I woke up and started on damage control. (It was 3:15am by the way)

I took care of the instigator first. I told the middle child he wasn’t dying and to go back to sleep.

Then I tried to convince the 4yo that it was still night and not time for breakfast — “See look, it’s dark outside” I said, parting the curtains — and then I tucked him back into bed.

The eldest daughter already figured out what happened and had gone back to sleep.

So I went to the 7yo who was still so freaked by the whole thing she was crying inconsolably in her bed. I patted her head, tucked her blankets, and hoped she’d sleep.

Four kids taken care of.

I climbed back into bed calculating. 7 ½ hours now. Not horrible.

That bought me five minutes.

Just as I was drifting back to sleep, I heard the 7yo still crying.
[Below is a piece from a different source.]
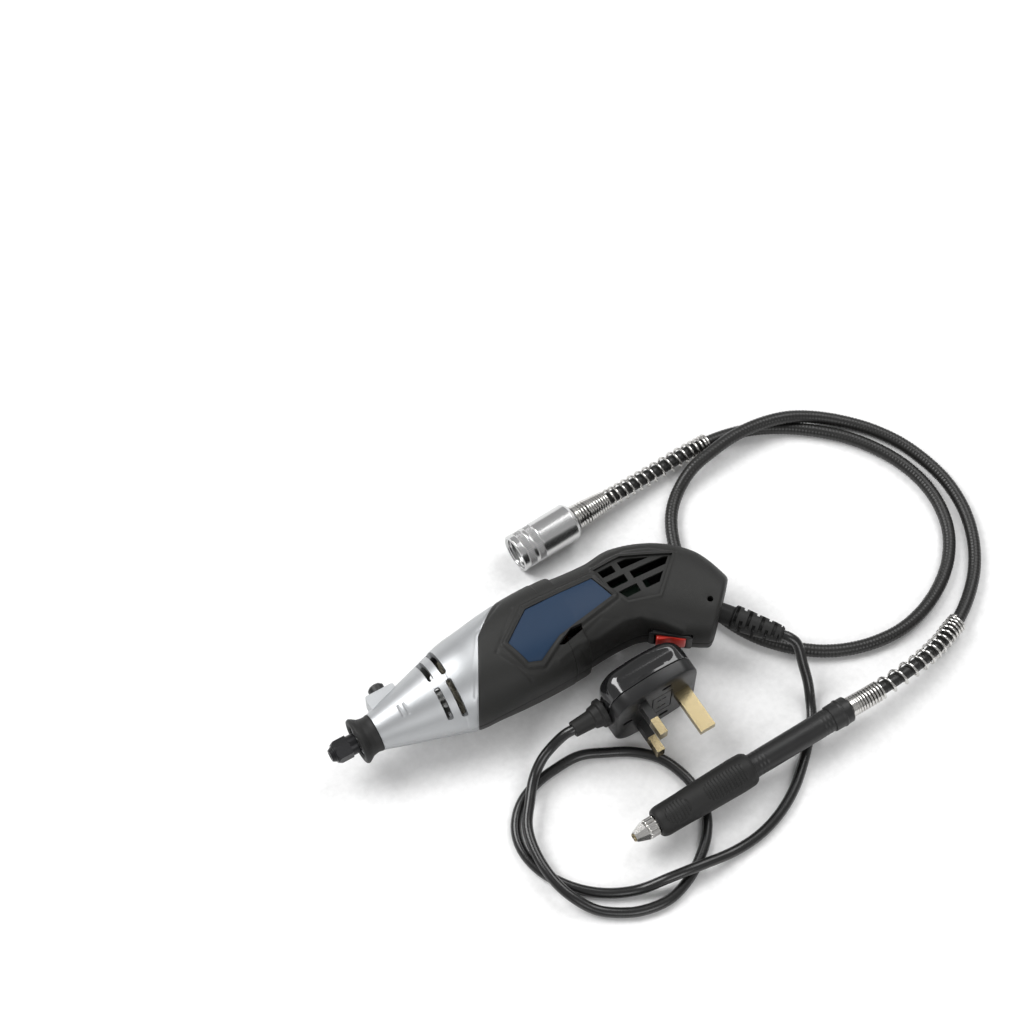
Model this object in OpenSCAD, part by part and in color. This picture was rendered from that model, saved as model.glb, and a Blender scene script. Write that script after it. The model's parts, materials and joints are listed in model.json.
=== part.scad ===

I got up again and patted, tucked, and wished her goodnight — again. I got another five minutes. Then I heard the middle child scream. Again!

By now I’m losing my patience.

I went in his room and told him to knock it off because at 3:25 in the morning, my sleep-deprived brain reasoned that he can actually control his dreams and was just out to punish me for something I’d done to him some time in his life.

Middle Child started to cry, saying he couldn’t stop because he was still scared.

As he’s speaking, the 4yo ducked out the bottom bunk and said, “Is it morning yet?”


“No! Go back to bed. Both of you!”

Hear the snarky creeping in?

But there’s still a small portion of nice mother left, so I decided to see if the 7yo fell back asleep. She met me at her door. “I can’t do it, Mom. I can’t sleep. The dream was so scary. Can I sleep in your room?”

The hubby was gone so I dragged her behind me and climbed back into bed.

7 ¼ hours of sleep.

I was asleep no longer than 30 seconds when I heard pounding. Yes pounding.

The boys’ room.

I went in and the middle child was wide awake on the upper bunk, but not the source this time. The 4yo was on the floor with his hammer-toy thing, pounding away like it was the middle of the day.

I’ll spare the snarky details here, but let’s just say, I was turning part cat.

I put the youngest back in bed and shoved — not tucked — the covers underneath him, hoping to trap him so he would fall back asleep.

When I got back to my bed, the 7yo informed me she was going to stay awake the rest of the night. “That’s better than having another bad dream, Mom.”

I told her that if she didn’t go back to sleep I would never feed her again. (Maybe not quite that dramatic, but something along those lines.)

7 hours.

This kind of pattern continued for another hour. An hour!

Each time my threats got worse and the claws came further out. It’s horrible and I’ve since apologized to each of my children.

Bottom line?

I got 5 ½ hours of sleep last night, which might not sound too bad until you consider that A) I barely function with 8, and B) I went to bed at 9:30!

When I got up at 5:15 to take my son to seminary, the 7yo and the 4yo were up for the day. I don’t think they ever went back to sleep.

Which means I won’t be the only snarky one today.

Joyous.


Just to prove how bad of a night it was, as I type this post, the 4yo is sound asleep on my shoulder. It’s 8:30AM.

Now he decides to sleep?!

I don’t think he’s fallen asleep on me since he was a baby. I have to drive the 10yo and 7yo to school in five minutes, which means I will have to wake up this sleeping, innocent-looking child. Needless to say, I’ve already calculated how bad of a mother I would be if I let them sluff today.

I really hate sleep!

My plea to you: If I you see a snarky-looking cat today that somewhat resembles a mother, have a little pity. She may have had a rough night.